I want to post this before posting my next entry for my 52 Project. I just don't want to forget this trip, that's all. Adam and I have been together for five years; married for three. We are always in-love; but,  lately we have been too busy being parents, working, organizing our home...we've been busy about everything that when he comes home late at night...I am still working. After my shift, all we could do is sleep. We rarely talk.

We have an upcoming trip to Bali...and decided that that was going to be our anniversary celebration for this year. But being the sweet guy he always is, he told me we could go on a short trip, just us two. I have separation anxiety from my daughter...but...I really, really need this trip! I want to stop thinking about work, I want to be able to just do something for myself--even a few minutes of listening to music or browsing a magazine would do.

I admit that I have been a stressed-out mother to a toddler who has this new phase of "I want! I want! I want!" I am not saying that Bean is being a bad girl... she actually is the sweetest and most thoughtful kid. And we guess that being two and a half years old...she'd be a big girl and not miss us for two days.


We went to Baler. After four years. It is already so different. In 2010...Baler was provincial. There was only one great place to eat and stay. There were not much people from Manila (or elsewhere) to see. Back then, it was just Adam and his friends...plus a few local kids. When we got there we were immediately lost. It looked urbanized, and there were more modernized accommodations! What was more surprising was the amount of people who were now there. The beach was full of boys and girls taking surf lessons. It literally looked like sardines in a can! Oh my! I thought this vacation was over before it started.

Adam surfed when we got there. Good thing I saw a friend to talk to for a while. I asked her when she started to surf, how she learned...etc. And I am thankful to her for sharing her story.

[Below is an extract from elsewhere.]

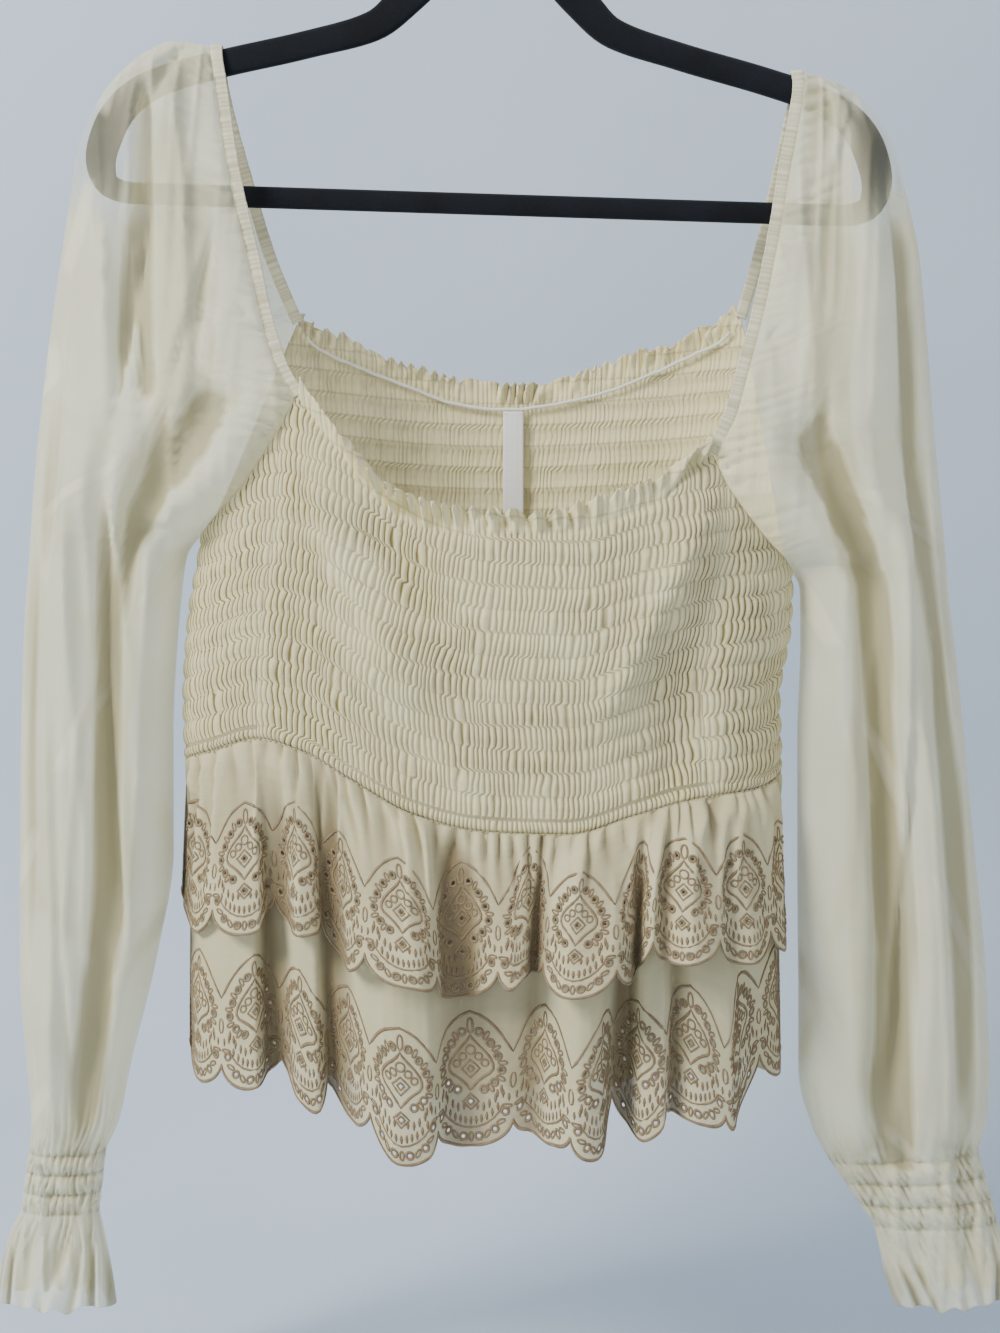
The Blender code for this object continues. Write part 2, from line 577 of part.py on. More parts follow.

Adam and I had a quick lunch...and nap because he said I should take the opportunity to put in some time in the water to help figure out this paddling problem. The conditions that afternoon looked bad to me. The waves were out of sorts...but they were still taking people in the whitewash. So, I gave the whitewash a go. Personally, I was bored. Not being overconfident or anything...but I thought I was over that level. Good thing, the instructor noticed it right away...and told me that if the conditions were better the next day, he'd bring me on the outside to surf with the big kids. I wasn't flattered;  I was terrified! Outside in Baler is different from outside in Zambales. Very different. And if I was nervous every time I went near the outside in Zambales; I was dying when he told me he will take me outside (Baler). But I thought to myself...there is no way to go but up!

After surfing in the "sardine-like" waters...we had an early dinner, chatted up a big foreign guy who was also into surfing. We slept at around 9PM like oldies...only to wake up late. Hahahaha.

I asked Adam if I can take a look at the condition of the waves (because I did not, and was not ready for that "outside") ...and they were big for me. And judging by the way it looked and sounded...I knew they were fast. I knew they'd eat me up in an instant.

With a few complaints about how I felt like choking...I still went out. I paddled out with an instructor. This is my first time surfing with the big kids.

Commercial: I first learned to surf in Zambales with instructors from the Quiksilver Surf School (Boysie, Tonton, Tylyn) and I love them. They are always kind; and they listen to me when I chicken out. They sort of help me deal with my nerves. They were the ones who taught me everything I know about surfing. This time in Baler, the instructors were from Mhadox Surf School. The instructor who was with me the first day was nice. He'd continuously encourage me that I was more suited for the outside now. Even the guy who was with Adam was nice. But this certain instructor who brought me outside for my first time just left me there alone. He just surfed. It was Adam's instructor who'd stick there with me when the huge sets rolled in. I was damn scared.

Anyway, I did not die. I had two big wipe-outs...but I did not die. I was able to ride the waves. bigger and faster waves! And I felt so happy. The upside about the worst instructor ever is this:

I now know the feeling of being alone outside. I now know how to get pounded. I now know how to paddle out...and give what energy is left before my arms turn into noodles just to get there. I feel like one of the big kids now...even if I still have a lot to learn.

I loved this weekend in Baler. I love the rush of faster waves...but maybe in my heart, Zambales is still home. Because it's where I started. Because this surfing part of me grew up there.



Of course, I am happy because I know Adam enjoyed this weekend as much as I did. I know he is still stoked from those waves.


Above all, we came home to hugs and kisses from our girl who missed us so much.

Thank you for this wonderful experience.